Roadmap for release of version 1.0

This requires some restructuring of the software architecture. Motivation and goals are outlined below.

Status quo

  • module functionalities and responsibilities particularly overlap

  • also apparent in test code: no clear distinction between integration and unit tests

Goals

  • three separated top modules: core, backend, client

  • responsibilities:

    1. core:

      • constants

      • configuration (maybe move to client)

      • exceptions

    2. backend:

      • interfaces (localserver, fflask)

      • REST API (resources)

      • database management (server, period)

    3. client

      • CLI

      • communication pre-/post-processing

      • HTTP requests

      • response formatting (entries, model)

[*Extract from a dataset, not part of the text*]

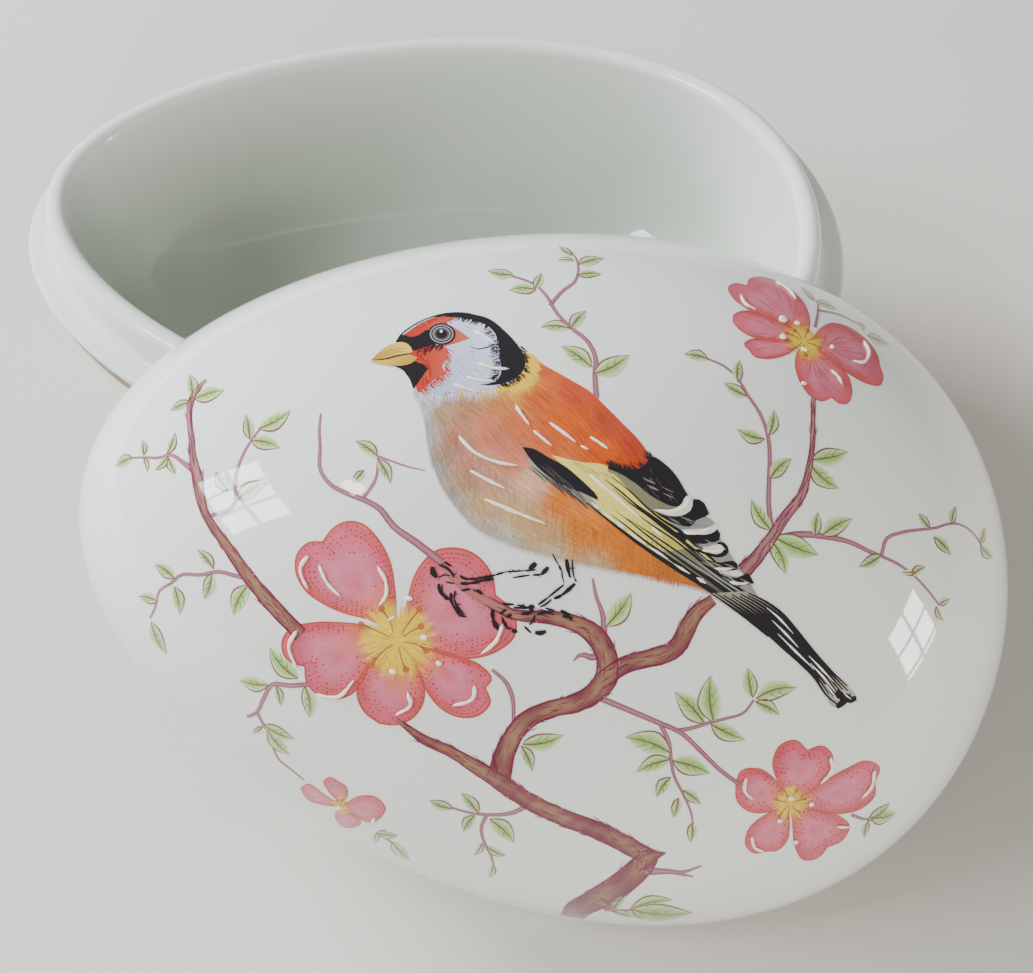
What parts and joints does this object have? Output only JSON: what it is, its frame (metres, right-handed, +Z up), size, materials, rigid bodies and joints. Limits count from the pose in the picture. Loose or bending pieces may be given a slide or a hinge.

  • consistent, modular test structure

  • pave way for terminal user interface

TODOs

  • [ ] remove TinyDB usage from model and entries

  • [ ] remove period and fflask imports from httprequests

  • [ ] remove entries import from period

  • [ ] remove httprequests import from config, consider client-side-only config (if flask is to be used, the webservice is started with a script that allows configuring the host port. The service name is redundant)

  • consider validation at CL interface

  • consider Server._get_period creating a new table if not existing (maybe 404 instead)

  • consider more fine-grained error-handling in period (distinguish between errors during validation and about non-existing elements)

  • [ ] integration test of cli module

  • [ ] move data dir to ~/.local/share/financeager

  • [ ] format and lint code

PERSONAL NOTE

This is a ‘sandbox’ project of mine. I’m exploring and experimenting with databases, data models, server applications (Pyro4 and flask), frontends (command line, Qt-based GUI), software architecture and general Python development.

Feel free to browse the project and give feedback (comments, issues, pull requests).